23:57 5 Temmuz 2009 Pazar

tavan arasında bir odam var. ufacık penceresinden bakınca bir ahır arkasında eski küçük bir ev görünen. bu ufak camın hemen önünde bir bacağı kırık masam ve üzerinde lambam... bir türlü 20 lira veripte alamadığım saman yapraklı el yapımı defterim aklımda. yaşadığım onca felakete rağmen tam bu noktada aklımdaki tek şey o. defterimin üstünde gerçeğinde olmayan bir üzüm salkımı olsun istiyorum; bakır işlemeli. ilk sayfasına yazacağım kelimeleri düşünüyorum. yazı karakterimi değiştirmek hakkında şüpheler taşıyorum. hiç sevmediğim ve hiç te saygıyla anmadığım bir kimya profösörünün hiç beğenmediğim bir cevabıdır (kendisi eminim espiri olduğunu düşünüyordur); sıkıcılığından hiç bir şey kaybetmemiş bir organik kimya dersidir.
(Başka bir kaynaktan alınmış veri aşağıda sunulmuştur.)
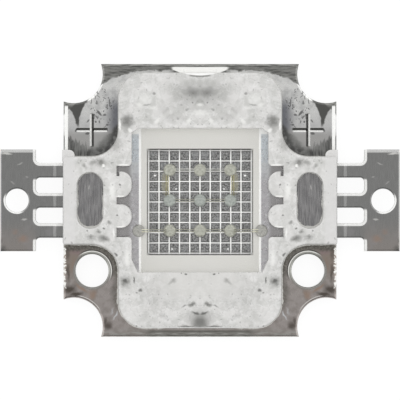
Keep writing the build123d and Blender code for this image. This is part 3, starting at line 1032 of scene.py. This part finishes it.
def land_outline(step):
    """Points round the right lower land, with directions towards it."""
    points = []

    def straight(start, end, direction):
        count = round(math.dist(start, end) / step)
        for index in range(count):
            share = index / count
            place = [a + (b - a) * share for a, b in zip(start, end)]
            points.append((*place, *direction))

    def curve(centre, radius, first, last, side):
        count = round(radius * math.radians(abs(last - first)) / step)
        for index in range(count):
            angle = math.radians(first + (last - first) * index / count)
            across, along = math.cos(angle), math.sin(angle)
            x, y = centre[0] + radius * across, centre[1] + radius * along
            points.append((x, y, side * across, side * along))

    corner_x, corner_y = body_half_x - body_corner_radius, -body_half_y + body_corner_radius
    straight((arm_end - 0.5, -arm_half_y), (land_x, -arm_half_y), (0, -1))
    curve((land_x, -land_y), land_radius, 90, 180, -1)
    straight((body_half_x, -land_y), (body_half_x, corner_y), (1, 0))
    curve((corner_x, corner_y), body_corner_radius, 0, -90, 1)
    straight((corner_x, -body_half_y), (corner_x - 1.5, -body_half_y), (0, -1))
    return points


def ragged(x, y, scale, seed):
    """Unevenness between 0 and about 1 at a place."""
    return 0.5 + 0.5 * noise.noise(Vector((x * scale, y * scale, seed)))


def window_flash_width(x, y, along):
    """How far the flash reaches into the window from a point of its wall, further at the bottom."""
    bottom = max(-along, 0.0) ** 2
    uneven = max(ragged(x, y, 1.8, 3.1) - 0.3, 0.0) * 0.17 + ragged(x, y, 6.0, 8.2) * 0.05
    return uneven + 0.1 * bottom


def land_flash_width(x, y, from_end):
    """How far the flash laps over the land from a point of the plastic, tapered at its ends."""
    taper_points, straight_end = 10, -7.6
    taper = min(1.0, from_end / taper_points)
    shade_beside_body = 1.0 if x < body_half_x + 0.02 and y > straight_end else 0.55
    coarse = max(ragged(x, y, 1.7, 5.5) - 0.35, 0.0)
    return taper * shade_beside_body * (0.02 + 0.14 * coarse + 0.13 * ragged(x, y, 6.5, 1.7) ** 2)


def make_flash():
    buried = 0.05
    window = window_outline(step=0.05)
    land = land_outline(step=0.04)
    reach = [window_flash_width(x, y, along) for x, y, _, along in window]
    last = len(land) - 1
    lap = [land_flash_width(x, y, min(index, last - index)) for index, (x, y, *_) in enumerate(land)]

    def rail(points, side, distances):
        """Points moved along their directions, on one side."""
        return [
            (side * (x + distance * across), y + distance * along)
            for (x, y, across, along), distance in zip(points, distances)
        ]

    for side, word in ((-1, "left"), (1, "right")):
        wall = rail(window, side, [buried] * len(window))
        free = rail(window, side, [-width for width in reach])
        ribbon("window_flash_" + word, wall, free, lead_top, darkness=0.05, closed=True)
        wall = rail(land, side, [-buried] * len(land))
        ribbon("land_flash_" + word, wall, rail(land, side, lap), plate_top, darkness=0.06, closed=False)


make_flash()


# Stage: a pale floor, white to the camera and in reflections, that still takes the shadow

def grey(level):
    return (level, level, level, 1)


def make_floor():
    half = 0.6
    level = -0.00001
    shape = bmesh.new()
    corners = [(-half, -half, level), (half, -half, level), (half, half, level), (-half, half, level)]
    shape.faces.new([shape.verts.new(corner) for corner in corners])
    material = bpy.data.materials.new("floor_paper")
    material.use_nodes = True
    paper = Nodes(material.node_tree)
    paper.tree.nodes.remove(paper.tree.nodes["Principled BSDF"])

    # Bright to the camera, in reflections and through clear bodies; grey to the light on the object
    rays = paper.node("ShaderNodeLightPath").outputs
    shown = paper.most(rays["Is Camera Ray"], rays["Is Glossy Ray"], rays["Is Transmission Ray"])
    plain = paper.node("ShaderNodeBsdfDiffuse", Color=grey(0.8)).outputs[0]
    shaded = paper.node("ShaderNodeBsdfDiffuse", Color=grey(0.14)).outputs[0]
    glow = paper.node("ShaderNodeEmission", Strength=0.9).outputs[0]
    bright = paper.plug_all(paper.node("ShaderNodeAddShader"), shaded, glow)
    surface = paper.mix_shaders(shown, plain, bright)
    paper.plug(paper.tree.nodes["Material Output"].inputs["Surface"], surface)
    floor = made_object("floor", shape, material)


make_floor()


# Light: an even white room for matt surfaces; polished ones mirror a grey ceiling and bright walls

def make_world():
    room_strength = 0.78
    wall_strength = 1.25
    front_strength = 0.25
    world = bpy.data.worlds.new("room")
    bpy.context.scene.world = world
    world.use_nodes = True
    room = Nodes(world.node_tree)
    room.tree.nodes.clear()
    _, y, z = room.split(room.node("ShaderNodeTexCoord").outputs["Generated"])
    ceiling = room.fade(z, 0.72, 0.9, low=wall_strength, high=CEILING)
    front = room.fade(y, -0.25, -0.6, low=1.0, high=front_strength)

    def background(strength):
        return room.node("ShaderNodeBackground", Color=grey(1), Strength=strength).outputs[0]

    rays = room.node("ShaderNodeLightPath").outputs
    mirrored = background(room.times(ceiling, front))
    lighting = room.mix_shaders(rays["Is Glossy Ray"], background(room_strength), mirrored)
    surface = room.mix_shaders(rays["Is Camera Ray"], lighting, background(1.0))
    room.node("ShaderNodeOutputWorld", Surface=surface)


def make_lamp():
    towards = Vector((0, -0.2, -1))
    data = bpy.data.lights.new("key", "SUN")
    data.energy = 0.85
    data.angle = math.radians(60)
    lamp = bpy.data.objects.new("key", data)
    bpy.context.scene.collection.objects.link(lamp)
    lamp.rotation_euler = towards.to_track_quat("-Z", "Y").to_euler()
    lamp.visible_glossy = False


make_world()
make_lamp()


# Camera: straight above, with the photograph's scale and middle

def make_camera():
    pixels = 400
    pixels_per_mm = 13.65
    middle_row = 200.4
    height = 300.0
    data = bpy.data.cameras.new("camera")
    shown = pixels / pixels_per_mm
    data.lens = data.sensor_width * (height - plate_top) / shown
    camera = bpy.data.objects.new("camera", data)
    bpy.context.scene.collection.objects.link(camera)
    rise = (middle_row - pixels / 2) / pixels_per_mm
    camera.location = Vector((0, rise, height)) * MM
    bpy.context.scene.camera = camera


make_camera()
bpy.context.scene.view_settings.view_transform = "Standard"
ODTÜ'de kimya amfisinde... arka sıralardan görünmesi imkansız küçük yazılara sahip hocamızdan bir arkadaşım daha büyük yazmasını rica ediyor. buna karşılık alınan ve yukarıda bahsi geçen cevap:
"yazılar kişinin karekterini belli eder. ben bu yaştan sonra senin için karakterimi değiştiremem".
bu cümleyle ilgili daha fazla yorum yapma gereği duymuyorum. bu adama bir kez daha bu olayın anılarım arasında yer edinmesine vesile olduğu için kızıyorum sadece.
nereye giderseniz oraya ait bir kafanız olsun ister miydiniz? o an bulunduğu yeri sahiplenen diğer yerleri unutan. anı yaşamak mı denir buna. carpe diem mi yoksa amor fati mi? bu bir çelişkidir. kafanız sadece o anı yaşamak isteyen ciddiyetsiz bir sorumsuz mu yoksa her durum için o anın devamlılığının kendisini rahatsız etmeyeceğini düşünen bir üst insan dönşümü mü? kafanızın işleyiş biçimini anlayabiliyor musunuz? kafanızı kendinizden bağımsız düşünün bakalım bir. beyninize insan mı derdiniz insan üstü mü?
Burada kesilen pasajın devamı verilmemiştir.